In [72]:
import pandas as pd
import numpy as np
from sklearn.model_selection import KFold 
import math
from sklearn.metrics import mean_absolute_error as mae
from sklearn import linear_model
from sklearn.metrics import mean_squared_error
import time

In [2]:
# Loading the dataset
# Using pandas
# Reading dataset
dataset = pd.read_table('ratings.dat', header = None, sep = '::', engine = 'python', usecols = [0,1,2], names = ('UserID','MovieID', 'Ratings'))

dataset.head()

# Are there missing values?
dataset.isna().sum()

# Keep in mind that there are “gaps” in numbering of users and items. (Dictionaries?

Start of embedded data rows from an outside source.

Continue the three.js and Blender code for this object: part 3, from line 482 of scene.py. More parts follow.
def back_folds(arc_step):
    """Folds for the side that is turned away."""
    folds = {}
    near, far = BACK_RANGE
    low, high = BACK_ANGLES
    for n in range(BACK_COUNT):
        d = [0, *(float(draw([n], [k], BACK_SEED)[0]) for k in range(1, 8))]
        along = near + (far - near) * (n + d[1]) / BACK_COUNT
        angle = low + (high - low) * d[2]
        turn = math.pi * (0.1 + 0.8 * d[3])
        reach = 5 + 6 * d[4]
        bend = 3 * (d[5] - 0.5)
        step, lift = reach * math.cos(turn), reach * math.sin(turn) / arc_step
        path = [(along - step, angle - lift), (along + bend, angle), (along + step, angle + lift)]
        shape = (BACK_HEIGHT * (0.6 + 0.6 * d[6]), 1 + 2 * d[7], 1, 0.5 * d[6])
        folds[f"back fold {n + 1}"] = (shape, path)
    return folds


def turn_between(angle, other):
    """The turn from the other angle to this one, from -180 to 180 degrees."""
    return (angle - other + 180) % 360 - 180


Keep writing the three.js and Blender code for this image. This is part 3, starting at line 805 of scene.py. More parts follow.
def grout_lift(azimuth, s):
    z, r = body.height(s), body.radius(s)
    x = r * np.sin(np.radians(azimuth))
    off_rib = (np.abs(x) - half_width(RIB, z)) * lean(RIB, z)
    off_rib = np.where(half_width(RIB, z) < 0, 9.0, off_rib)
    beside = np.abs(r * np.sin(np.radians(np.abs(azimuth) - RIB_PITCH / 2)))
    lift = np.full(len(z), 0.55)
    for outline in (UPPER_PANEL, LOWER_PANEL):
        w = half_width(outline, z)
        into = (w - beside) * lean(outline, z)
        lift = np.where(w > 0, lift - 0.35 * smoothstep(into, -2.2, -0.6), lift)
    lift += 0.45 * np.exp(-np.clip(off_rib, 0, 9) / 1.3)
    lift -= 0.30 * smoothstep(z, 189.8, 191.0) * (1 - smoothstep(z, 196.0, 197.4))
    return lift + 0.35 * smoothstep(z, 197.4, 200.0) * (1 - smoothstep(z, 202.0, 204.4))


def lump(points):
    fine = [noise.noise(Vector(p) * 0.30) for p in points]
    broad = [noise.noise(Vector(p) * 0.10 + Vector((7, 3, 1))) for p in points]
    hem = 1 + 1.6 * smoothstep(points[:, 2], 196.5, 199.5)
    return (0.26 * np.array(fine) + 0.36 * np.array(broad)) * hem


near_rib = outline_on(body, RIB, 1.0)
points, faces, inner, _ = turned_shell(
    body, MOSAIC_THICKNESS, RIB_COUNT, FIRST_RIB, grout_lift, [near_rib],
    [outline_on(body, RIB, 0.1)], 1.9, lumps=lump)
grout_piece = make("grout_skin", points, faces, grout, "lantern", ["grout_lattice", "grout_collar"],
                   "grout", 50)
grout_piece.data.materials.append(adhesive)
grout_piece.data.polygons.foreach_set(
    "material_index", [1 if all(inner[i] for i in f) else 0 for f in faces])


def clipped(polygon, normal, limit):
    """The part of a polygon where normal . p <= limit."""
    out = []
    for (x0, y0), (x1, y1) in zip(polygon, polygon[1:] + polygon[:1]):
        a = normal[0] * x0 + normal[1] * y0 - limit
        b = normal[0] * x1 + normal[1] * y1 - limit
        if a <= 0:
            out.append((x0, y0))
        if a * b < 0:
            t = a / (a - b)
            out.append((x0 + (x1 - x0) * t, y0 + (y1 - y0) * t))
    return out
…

Renumber everything? …)
# What is meant with this??

UserID     0
MovieID    0
Ratings    0
dtype: int64

In [69]:
# Make the cross validation

n_splits = 5
KF = KFold(n_splits=n_splits, random_state=123, shuffle=True)

# Create Lists 
GlobalAvergage_RMSE, UserAverage_RMSE, MovieAverage_RMSE, LinReg_RMSE, LinRegInter_RMSE = list(),list(),list(),list(),list()
GlobalAvergage_MAE, UserAverage_MAE, MovieAverage_MAE, LinReg_MAE, LinRegInter_MAE = list(),list(),list(),list(),list()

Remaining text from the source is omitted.